Don’t Get Clever…

It’s axiomatic that the simplest ideas are often the best.  This can be true in technology, where complexity adds cost and often unreliability.  But it’s equally true of that other fiddly dimension of startups, the legal framework.

Time and again we come across new ventures with such complex arrangements in place that they are effectively uninvestable.  No-one is going to take the time to unpick it.  And we shudder at what must have been spent creating it.

Why do startups let this happen?  My guess is that two temptations get them;  most new venture leaders will have seen these before, and some of us will admit to having fallen for them!

Temptation #1, the eternal human desire to fiddle.  To be too clever for our own good.  In startups, there just isn’t time for this.  Near enough is good enough.

Temptation #2 is more subtle.  This is the temptation to allocate resources to risks we can get a handle on, at the expense of larger risks we cannot define.

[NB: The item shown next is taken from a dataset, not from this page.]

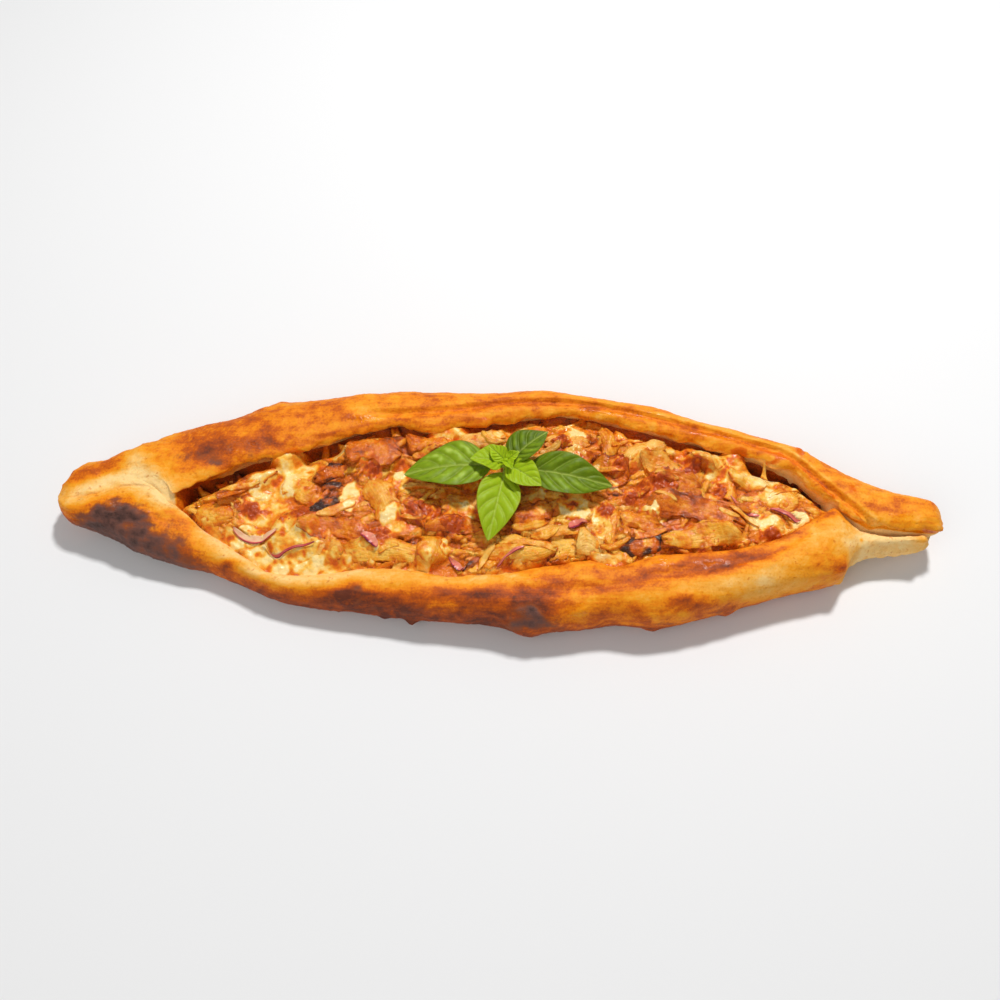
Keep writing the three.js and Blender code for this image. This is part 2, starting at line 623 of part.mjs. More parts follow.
const MATERIALS = {
  crust: new THREE.MeshStandardMaterial({ color: 0xe59a45, roughness: 0.55, metalness: 0 }),
  cheese: new THREE.MeshStandardMaterial({ color: 0xf1cf88, roughness: 0.4, metalness: 0 }),
  chicken: new THREE.MeshStandardMaterial({ color: 0xcf7f2e, roughness: 0.5, metalness: 0 }),
  onion: new THREE.MeshStandardMaterial({ color: 0xa8485c, roughness: 0.35, metalness: 0 }),
  basil: new THREE.MeshStandardMaterial({ color: 0x6f9f1f, roughness: 0.45, metalness: 0 }),
};

const pide = new THREE.Group();
const two = (k) => String(k + 1).padStart(2, "0");

const crust = makeCrust();
raise(stations().map(crustRing).map((ring) => ring.slice(5, SECTION_SAMPLES - 4)));
placed.push({ x: 0, y: 0, reach: 1000, body: crust });
pide.add(meshOf("crust", crust, MATERIALS.crust));

const bed = makeBed();
placed.push({ x: 0, y: 0, reach: 1000, body: bed });
pide.add(meshOf("cheese_bed", bed, MATERIALS.cheese));

SLICES.forEach((slice, k) => pide.add(meshOf(`chicken_${two(k)}`, lay(slice, 6, 2), MATERIALS.chicken)));
ONIONS.forEach(([x, y, heading, length, width, bow], k) =>
  pide.add(meshOf(`onion_${two(k)}`, lay([x, y, heading, length, width, 1.4, bow], 6, 1), MATERIALS.onion)),
);
pide.add(meshOf("basil_sprig", makeSprig(), MATERIALS.basil));

export default pide;
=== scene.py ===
"""A Turkish pide: a boat of baked dough with melted cheese, roast chicken, red onion and a sprig of basil.

Lengths in the shape code are in millimetres, +X along the boat, +Y away from the viewer and +Z up. They
become metres where a mesh is made. "Near" is the -Y side and "far" the +Y side.
"""

import itertools
import math

import bmesh
import bpy
import numpy as np
from bpy.props import FloatProperty, FloatVectorProperty, IntProperty, PointerProperty
from mathutils import Matrix, Vector


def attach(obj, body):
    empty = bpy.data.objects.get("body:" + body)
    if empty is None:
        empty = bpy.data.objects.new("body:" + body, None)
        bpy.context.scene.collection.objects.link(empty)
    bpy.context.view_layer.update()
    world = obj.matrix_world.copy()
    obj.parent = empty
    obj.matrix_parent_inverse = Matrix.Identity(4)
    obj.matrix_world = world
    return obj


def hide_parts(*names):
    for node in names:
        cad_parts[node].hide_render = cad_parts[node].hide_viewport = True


bl_info = {
    "name": "Turkish pide",
    "version": (1, 0, 0),
    "blender": (4, 5, 0),
    "location": "3D View > Sidebar > Pide",
    "description": "Dresses the pide's frame with baked dough, cheese, chicken, onion and basil",
    "category": "Add Mesh",
}

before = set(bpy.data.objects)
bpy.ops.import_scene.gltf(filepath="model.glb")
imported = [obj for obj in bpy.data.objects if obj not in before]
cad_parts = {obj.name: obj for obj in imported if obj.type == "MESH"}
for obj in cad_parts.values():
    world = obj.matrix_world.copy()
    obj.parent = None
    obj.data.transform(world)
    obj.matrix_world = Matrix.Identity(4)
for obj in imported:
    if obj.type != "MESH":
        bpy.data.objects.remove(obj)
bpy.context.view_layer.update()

MM = 0.001


# ---------------------------------------------------------------- numbers


def curve(points):
    """A smooth function through [x, value] points, flat beyond both ends."""
    xs, values = np.array(points, float).T
    before = np.maximum(np.arange(len(xs)) - 1, 0)
    after = np.minimum(np.arange(len(xs)) + 1, len(xs) - 1)
    slopes = (values[after] - values[before]) / (xs[after] - xs[before])

    def value_at(x):
        x = np.clip(x, xs[0], xs[-1])
        i = np.clip(np.searchsorted(xs, x, side="left") - 1, 0, len(xs) - 2)
        step = xs[i + 1] - xs[i]
        t = (x - xs[i]) / step
        u = 1 - t
        ends = values[i] * u * u * (1 + 2 * t) + values[i + 1] * t * t * (3 - 2 * t)
        return ends + slopes[i] * step * t * u * u - slopes[i + 1] * step * t * t * u

    return value_at


def lerp(a, b, t):
    """The value that is the share t of the way from a to b."""
    return a + (b - a) * t


def clamp01(t):
    """t held between 0 and 1."""
    return np.clip(t, 0.0, 1.0)


def smooth(start, end, x):
    """0 before start and 1 after end, with an even turn at both; start may be above end."""
    t = clamp01((x - start) / (end - start))
    return t * t * (3 - 2 * t)


def bell(away, reach):
    """1 where away is 0, falling smoothly to almost nothing at twice the reach."""
    return np.exp(-((away / reach) ** 2))


def dome(away, power):
    """1 where away is 0 and 0 from 1 on, the rounder the lower the power."""
    return clamp01(1 - away**2) ** power


def distance(points, place):
    """How far each of the points lies from place."""
    return np.linalg.norm(points - place, axis=-1)


def plan(x, y):
    """The places x, y as points at height 0."""
    return np.stack([x, y, 0 * x], axis=-1)


def turned(x, y, heading):
    """x, y as lengths along and across a heading in degrees."""
    turn = math.radians(heading)
    return x * math.cos(turn) + y * math.sin(turn), y * math.cos(turn) - x * math.sin(turn)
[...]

I’ve seen seed rounds where almost 20% of the funds invested went in legal fees.  Every what-if problem the negotiation flagged up was chased down and written in by the helpful lawyers.  Everything was covered.  Very diligent.  Problem was, these weren’t the real risks the business faced.  An order of magnitude larger was the risk that they wouldn’t make the needed sales before the money ran out.  And they now had 20% less time to achieve it.

The conclusion?  New businesses face many risks, and the biggest of these are almost always market risks.  Keep in view the relative importance of each category of risk.  Don’t let your money get spent on smaller risks just because they’re the quantifiable ones.  Keep your legal structure and agreements short, standard, and simple.  Use the savings to talk to customers.